Open Stone Gate: Wang Xiaoqu

6 March - 18 April 2021

AIKE is delighted to present Wang Xiaoqu’s solo exhibition “Open Stone Gate”, consisting of the artist's latest paintings in recent years. The exhibition will on view from March 6 to April 18, 2021. 

 

The exhibition title is drawn from an ancient folk tale “Open Stone Gate”, which typically blends magic, opportunity, wealth with desire. The story revolves around a poor fisherman who, after releasing a fish, is unexpectedly shown the way to wealth by a fish fairy. In the face of opportunities, the fisherman’s family met their demise from insatiable desires for wealth. The spell that the fisherman recites to open the gate to their fortune implies certain radical magic that brings opportunity and its fleeting and illusory nature.

 

The manic drive for wealth and absurd phenomena emerged out of the opportunities from the economic reforms in the 1990s inspired this series of works. By adopting symbolic ornaments and decorative textures from this period, Wang Xiaoqu allegorizes the phenomenon of “diving into the sea” to a vacation by the beach. Her works on canvas comprise snippets of television dramas, advertisements, and images of wealth and the high life in everyday spaces. The artist reorganizes specific quotidian scenes, conjuring seafood, steaks, marble, flowers, world clocks, decorative objects, and patterns. At the same time, dynamic images of people enjoy leisure and dining on their holidays.

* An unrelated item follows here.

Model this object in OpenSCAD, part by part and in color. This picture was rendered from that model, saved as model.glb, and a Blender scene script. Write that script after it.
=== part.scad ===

Their renditions appropriate old-fashioned calendar photography aesthetics (featuring specific lighting, rough collage, and composition for “display”). On the one hand, the figures’ facial features are blurred and muted; on the other hand, their limbs are placed and modified, enhancing the objects’ textures. As such, the richness of details and the intensity of their gestures become abstract and symbolic, expanding the meaning of these banal images. For instance, the patterns of marble or water resonate with the textures of meat; the pun in political slogans (such as “It doesn’t matter if a cat is black or white, as long as it catches mice”) takes form in erotically charged posters; and the human body morphs into food and furniture (leather sofas). These are new attempts in Wang’s practice, she reconfigures relationships between figuration and abstraction, materiality and psyche on the canvases.